> _Given material_

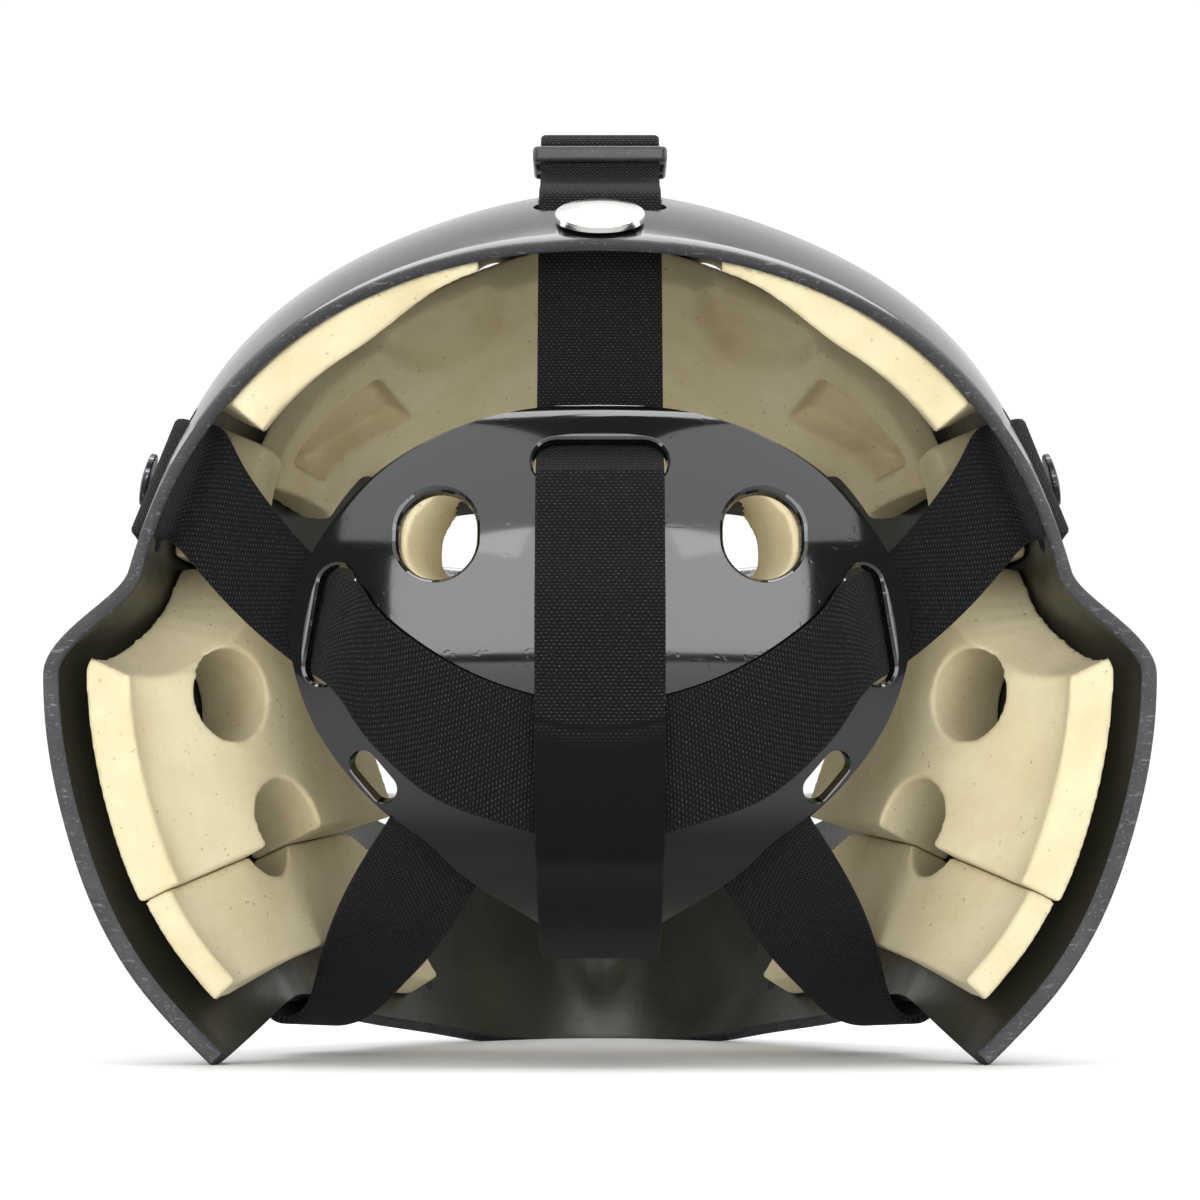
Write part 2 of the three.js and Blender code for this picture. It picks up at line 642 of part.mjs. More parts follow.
// Round head with a low dome, standing on a surface.
function domeHead(radius, height, place, normal) {
  const profile = [new THREE.Vector2(0, 0), new THREE.Vector2(radius, 0), new THREE.Vector2(radius, height * 0.45),
    new THREE.Vector2(radius * 0.82, height * 0.85), new THREE.Vector2(0, height)];
  const head = new THREE.LatheGeometry(profile, 10);
  head.applyQuaternion(new THREE.Quaternion().setFromUnitVectors(point(0, 1, 0), normal));
  head.translate(place.x, place.y, place.z);
  return head;
}

function headOnShell(radius, height, angle, y, lift) {
  const tilt = tiltAt(angle, y);
  return domeHead(radius, height, underSkin(angle, tilt, -lift), skinNormal(angle, tilt));
}

// Cage: a ring of wire round the face opening, with level and upright bars welded to it.
const CAGE = { ringGrow: 5, level: [72, 96.5, 120, 141], upright: [0, 28], bow: 8, wireSides: 5 };

function tube(points, closed, steps) {
  const section = new THREE.Shape(Array.from({ length: CAGE.wireSides }, (_, i) => {
    const turn = 2 * Math.PI * i / CAGE.wireSides;
    return new THREE.Vector2(WIRE_RADIUS * Math.cos(turn), WIRE_RADIUS * Math.sin(turn));
  }));
  const extrudePath = new THREE.CatmullRomCurve3(points, closed);
  return new THREE.ExtrudeGeometry(section, { steps, extrudePath, bevelEnabled: false });
}

// The ring lies on the shell, a little way out from the opening's edge.
function ringMap(row) {
  const [u, v] = openingMap(row);
  return [degrees(Math.atan2(v, u)), Math.hypot(u, v) + CAGE.ringGrow];
}

function ringPoint(row) {
  return underSkin(...ringMap(row), -(WIRE_RADIUS + 0.55));
}

const ringRight = Array.from({ length: 49 }, (_, i) => ringPoint(i / 4));
const ringLoop = [...ringRight, ...ringRight.slice(1, -1).reverse().map(mirrored)];

// Where the right-hand half of the ring passes a height or a distance from the middle.
function ringAt(key, value, fromBelow = false) {
  const stops = fromBelow ? [...ringRight].reverse() : ringRight;
  const i = stops.findIndex((p, k) => k > 0 && (stops[k - 1][key] - value) * (p[key] - value) <= 0);
  const [a, b] = [stops[i - 1], stops[i]];
  return a.clone().lerp(b, (value - a[key]) / (b[key] - a[key]));
}

function cageDepth(x, z) {
  const end = ringAt('z', z);
  const [top, bottom] = [ringRight[0], ringRight[ringRight.length - 1]];
  const middle = THREE.MathUtils.mapLinear(z, bottom.z, top.z, bottom.y, top.y) + CAGE.bow;
  return THREE.MathUtils.lerp(middle, end.y, (x / end.x) ** 2);
}

function cageGeometry() {
  const levelBars = CAGE.level.map((z) => {
    const end = ringAt('z', z);
    const stops = [-1, -0.8, -0.55, -0.3, 0, 0.3, 0.55, 0.8, 1];
    return tube(stops.map((k) => point(k * end.x, cageDepth(k * end.x, z), z)), false, 8);
  });
  const uprights = CAGE.upright.flatMap((x) => {
    const [top, bottom] = [false, true].map((fromBelow) => ringAt('x', Math.max(x, 0.1), fromBelow));
    const between = [...CAGE.level].reverse().map((z) => point(x, cageDepth(x, z) - 1.5, z));
    const lip = point(x, bottom.y + 4, bottom.z + 9);
    const bar = tube([point(x, top.y, top.z), ...between, lip, point(x, bottom.y, bottom.z)], false, 8);
    return x === 0 ? [bar] : withMirror(bar);
  });
  const bodies = [tube(ringLoop, true, 44), ...levelBars, ...uprights].map(solid);
  return geometryOf(bodies.reduce((whole, bar) => whole.add(bar)));
}

// Cage clip: a small plate screwed to the shell, hooked over the ring wire.
const CLIPS = { crown: 1.3, cheek: 6.75, chin: 10.6 };
const CLIP = { length: 15, width: 9, wall: 1.6, play: 0.7, foot: -WIRE_RADIUS - 0.1, screwAt: 10 };

function clipFrame(row) {
  const [angle, tilt] = ringMap(row);
  const wire = ringPoint(row + 0.1).sub(ringPoint(row - 0.1)).normalize();
  const normal = skinNormal(angle, tilt + 4);
  normal.addScaledVector(wire, -normal.dot(wire)).normalize();
  return { centre: ringPoint(row), away: normal.clone().cross(wire).negate(), normal, wire };
}

function clipGeometry(row) {
  const { centre, away, normal, wire } = clipFrame(row);
  const inner = WIRE_RADIUS + CLIP.play;
  const outer = inner + CLIP.wall;
  const shape = new THREE.Shape();
  shape.moveTo(CLIP.length, CLIP.foot);
  shape.lineTo(CLIP.length, CLIP.foot + CLIP.wall);
  shape.lineTo(outer + 0.6, CLIP.foot + CLIP.wall);
  shape.lineTo(outer, 0.5);
  shape.absarc(0, 0.5, outer, 0, Math.PI);
  shape.lineTo(-outer, -0.4);
  shape.lineTo(-inner, -0.4);
  shape.absarc(0, 0.5, inner, Math.PI, 0, true);
  shape.lineTo(inner, CLIP.foot);
  const clip = new THREE.ExtrudeGeometry(shape, { depth: CLIP.width, bevelEnabled: false, curveSegments: 4 });
  clip.translate(0, 0, -CLIP.width / 2);
  const across = away.clone().cross(normal);
  clip.applyMatrix4(new THREE.Matrix4().makeBasis(away, normal, across).setPosition(centre));
  return clip;
}

function clipScrew(row) {
  const { centre, away, normal } = clipFrame(row);
  const seat = centre.clone().addScaledVector(away, CLIP.screwAt)
    .addScaledVector(normal, CLIP.foot + CLIP.wall + GAP);
  return domeHead(4, 2.4, seat, normal);
}

// Assembly
const helmet = new THREE.Group();
const materials = Object.fromEntries(Object.entries(COLOURS)
  .map(([name, values]) => [name, new THREE.MeshStandardMaterial(values)]));

function addPiece(name, material, geometry) {
  const mesh = new THREE.Mesh(geometry, materials[material]);
  mesh.name = name;
  helmet.add(mesh);
}

function addPair(name, material, geometry) {
  addPiece(`${name}_right`, material, geometry);
  addPiece(`${name}_left`, material, mirrorImage(geometry));
}

const OVER_STRAP = ON_SHELL + STRAP_WALL / 2 + GAP;
addPiece('shell', 'shell', shellGeometry());
addPiece('forehead_pad', 'foam', foreheadGeometry());
addPair('crown_pad', 'foam', padGeometry(CROWN_PAD));
addPair('temple_pad', 'foam', padGeometry(TEMPLE_PAD));
addPair('cheek_pad', 'foam', padGeometry(CHEEK_PAD));
addPair('jaw_pad', 'foam', padGeometry(JAW_PAD));
addPiece('back_plate', 'plate', plateGeometry());
addPiece('back_plate_pad', 'foam', liningGeometry());
addPiece('centre_strap', 'strap', strapGeometry(centreRoute(), 64));
addPair('side_strap', 'strap', strapGeometry(sideRoute(), 28, 3, (t) => smooth((t - 10.4) / 1.6)));
addPair('lower_strap', 'strap', strapGeometry(lowerRoute(), 26));
addPiece('strap_slider', 'plastic', sliderGeometry());
addPiece('strap_cap', 'plastic', headOnShell(11.5, 3.5, 90, 11.5, GAP));
addPair('side_strap_screw', 'plastic', headOnShell(7, 2.5, SIDE_SLOT.angle, 47, OVER_STRAP + 1.6));
addPair('lower_strap_screw', 'plastic', headOnShell(7, 2.5, -36, 88.5, OVER_STRAP + 2.4));
for (const [place, row] of Object.entries(CLIPS)) {
  addPair(`cage_clip_${place}`, 'steel', clipGeometry(row));
  addPair(`cage_screw_${place}`, 'steel', clipScrew(row));
}
addPiece('cage', 'steel', cageGeometry());

// The origin is on the floor, in the middle of the helmet's length.
const length = new THREE.Box3().setFromObject(helmet);
for (const piece of helmet.children) piece.geometry.translate(0, -(length.min.y + length.max.y) / 2, 0);

export default helmet;
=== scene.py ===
"""Ice hockey goalie helmet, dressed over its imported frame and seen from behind."""
import math

import bmesh
import bpy
import numpy as np
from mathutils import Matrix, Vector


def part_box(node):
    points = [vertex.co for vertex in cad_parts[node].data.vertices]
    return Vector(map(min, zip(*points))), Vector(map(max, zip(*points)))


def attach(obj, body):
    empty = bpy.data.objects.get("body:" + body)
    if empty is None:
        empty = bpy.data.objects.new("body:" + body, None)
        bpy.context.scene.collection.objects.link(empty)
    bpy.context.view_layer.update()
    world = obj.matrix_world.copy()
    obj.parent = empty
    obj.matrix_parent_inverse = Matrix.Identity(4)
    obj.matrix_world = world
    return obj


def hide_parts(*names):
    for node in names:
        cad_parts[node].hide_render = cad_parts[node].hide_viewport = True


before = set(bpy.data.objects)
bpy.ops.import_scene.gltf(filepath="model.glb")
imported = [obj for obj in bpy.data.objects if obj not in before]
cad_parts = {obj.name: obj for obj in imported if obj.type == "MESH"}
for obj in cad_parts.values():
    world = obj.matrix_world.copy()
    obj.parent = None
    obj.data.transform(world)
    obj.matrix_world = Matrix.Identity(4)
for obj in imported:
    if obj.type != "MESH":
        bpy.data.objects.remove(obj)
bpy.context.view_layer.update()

# View and light
# The helmet stands on a white table and is photographed from behind, from just above the table.
# Soft boxes hang over it and over its shoulders, a broad one stands behind the camera with a low
# one under it, and a strip stands at each side.
REAR_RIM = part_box("shell")[0][1]        # y of the rear rim's plane, in metres
CAMERA_BACK = 0.900                     # from the camera to the rear rim
CAMERA_RISE = 0.033
CAMERA_PITCH = 5.2
LENS = 109.0

camera = bpy.data.objects.new("camera", bpy.data.cameras.new("camera"))
camera.data.lens = LENS
camera.data.sensor_width = 36
camera.location = (0, REAR_RIM - CAMERA_BACK, CAMERA_RISE)
camera.rotation_euler = (math.radians(90 + CAMERA_PITCH), 0, 0)
bpy.context.scene.collection.objects.link(camera)
bpy.context.scene.camera = camera


def soft_box(name, place, aim, size, watts):
    """A rectangular lamp at place, turned to face aim."""
    lamp = bpy.data.lights.new(name, "AREA")
    lamp.shape = "RECTANGLE"
    lamp.size, lamp.size_y = size
    lamp.energy = watts
    stand = bpy.data.objects.new(name, lamp)
    away = np.subtract(place, aim)
    flat = math.hypot(away[0], away[1])
    stand.location = place
    stand.rotation_euler = (math.atan2(flat, away[2]), 0, math.atan2(away[1], away[0]) + math.pi / 2)
    bpy.context.scene.collection.objects.link(stand)
    return stand


soft_box("overhead_box", (0, 0.15, 1.3), (0, 0, 0.1), (1.5, 1.0), 19)
# The broad box shows in the gloss alone, and a dimmer one in its place lights the mat pieces.
camera_box = soft_box("camera_box", (0, -1.45, 0.6), (0, 0, 0.3), (3.3, 1.15), 37)
camera_box.visible_diffuse = False
camera_wash = soft_box("camera_wash", (0, -1.45, 0.6), (0, 0, 0.3), (3.3, 1.15), 7)
camera_wash.visible_glossy = False
soft_box("left_box", (-0.72, -0.8, 1.25), (0, 0, 0.12), (1.1, 0.95), 4)
soft_box("right_box", (0.72, -0.8, 1.25), (0, 0, 0.12), (1.1, 0.95), 4)
soft_box("left_strip", (-1.3, 0.2, 0.5), (0, 0, 0.12), (0.35, 1.2), 6)
soft_box("right_strip", (1.3, 0.2, 0.5), (0, 0, 0.12), (0.35, 1.2), 6)
fill_box = soft_box("fill_box", (0, -1.25, 0.08), (0, 0, 0.2), (2.0, 0.7), 22)
fill_box.visible_glossy = False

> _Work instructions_
Both the line with "the helmet's length." and the line with "obj.data.transform(world)" belong in the extract, along with every line between them; set down those lines exactly and only.

> _Answer_
// The origin is on the floor, in the middle of the helmet's length.
const length = new THREE.Box3().setFromObject(helmet);
for (const piece of helmet.children) piece.geometry.translate(0, -(length.min.y + length.max.y) / 2, 0);

export default helmet;
=== scene.py ===
"""Ice hockey goalie helmet, dressed over its imported frame and seen from behind."""
import math

import bmesh
import bpy
import numpy as np
from mathutils import Matrix, Vector


def part_box(node):
    points = [vertex.co for vertex in cad_parts[node].data.vertices]
    return Vector(map(min, zip(*points))), Vector(map(max, zip(*points)))


def attach(obj, body):
    empty = bpy.data.objects.get("body:" + body)
    if empty is None:
        empty = bpy.data.objects.new("body:" + body, None)
        bpy.context.scene.collection.objects.link(empty)
    bpy.context.view_layer.update()
    world = obj.matrix_world.copy()
    obj.parent = empty
    obj.matrix_parent_inverse = Matrix.Identity(4)
    obj.matrix_world = world
    return obj


def hide_parts(*names):
    for node in names:
        cad_parts[node].hide_render = cad_parts[node].hide_viewport = True


before = set(bpy.data.objects)
bpy.ops.import_scene.gltf(filepath="model.glb")
imported = [obj for obj in bpy.data.objects if obj not in before]
cad_parts = {obj.name: obj for obj in imported if obj.type == "MESH"}
for obj in cad_parts.values():
    world = obj.matrix_world.copy()
    obj.parent = None
    obj.data.transform(world)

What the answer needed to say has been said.